Это был откровенный обман. Замысел Оксанки начал рушиться буквально на глазах. Богдан немедленно позвонил Данилу.
— Даня, не вези маму никуда. Она все придумала. Никто ее не приглашал.
После этого он снова набрал номер матери. Его голос звучал отрешенно и устало.
— Мама, зачем ты врешь? Кристина тебя не звала. Тебя там никто не ждет. Данила можешь не ждать — я уже с ним поговорил.
Ответом стала тишина, а затем из трубки донесся тот самый знакомый, пугающий до дрожи вой — не плач, а звериный вопль, полный ярости и отчаяния.
— Как вы смеете! — закричала она сквозь рыдания. — Я вас родила! Я вас вырастила! А вы… вы оставляете меня умирать в одиночестве! Вы меня в могилу сведете!
Она кричала долго, обвиняя всех в предательстве и бессердечии, пока голос окончательно не сорвался на сиплый хрип.
Богдан слушал молча, стиснув кулаки. Приступ истерики оборвался так же резко, как и начался.
Оксанка швырнула трубку. В доме повисла гнетущая тишина. Спустя два часа раздался тревожный звонок от испуганного Данила.
— Ребята, приезжайте срочно! Мама… она наглоталась таблеток… каких-то разных… всё подряд…
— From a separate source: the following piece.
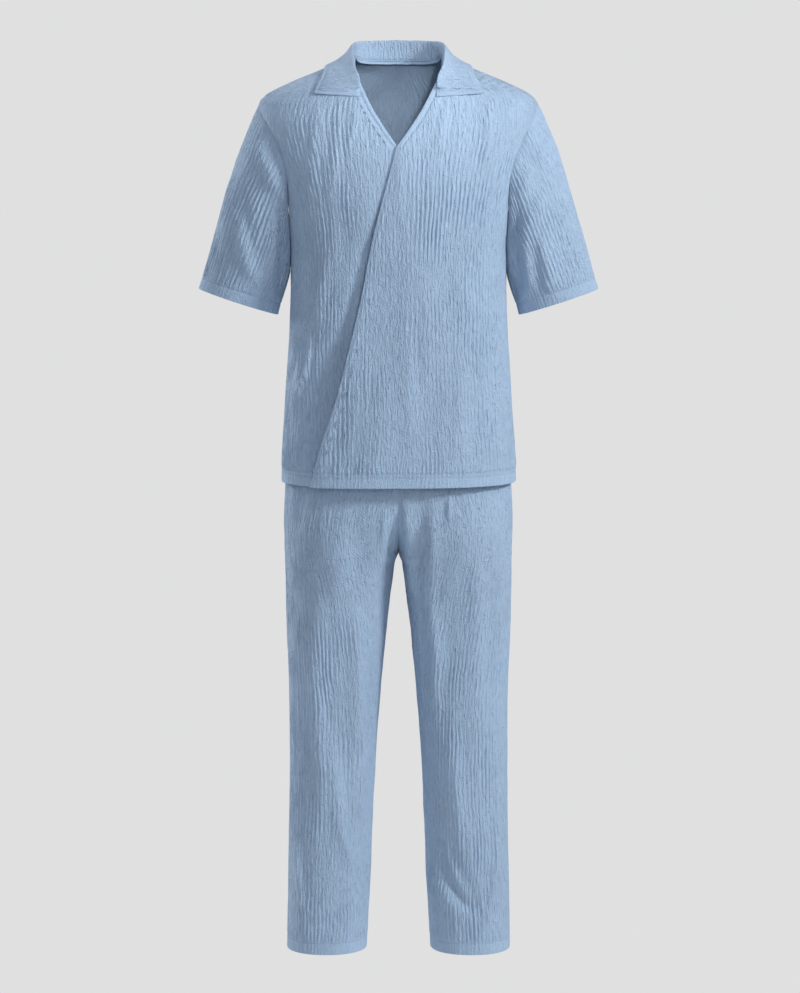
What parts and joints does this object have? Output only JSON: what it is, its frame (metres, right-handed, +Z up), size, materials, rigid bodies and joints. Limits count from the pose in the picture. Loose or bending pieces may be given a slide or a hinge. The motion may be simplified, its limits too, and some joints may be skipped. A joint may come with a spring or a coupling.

Дальнейшие часы превратились в лихорадочный кошмар: «швидка», больничные коридоры, встревоженные лица медиков.
Оксанка осталась жива, но последствия оказались ужасными. Новый тяжелый инсульт полностью лишил ее способности передвигаться самостоятельно.
Врачи сразу дали понять: надежды на восстановление почти нет. Но даже прикованная к постели она нашла способ терзать близких своим присутствием.
Она не плакала — она выла без остановки до самого сна. Стоя в больничном коридоре, Кристина смотрела на осунувшееся лицо Любомира, который срочно вернулся из санатория; на заплаканные глаза Данила; на каменное выражение Богдана — и понимала: к Оксанке она не испытывала ни капли сочувствия.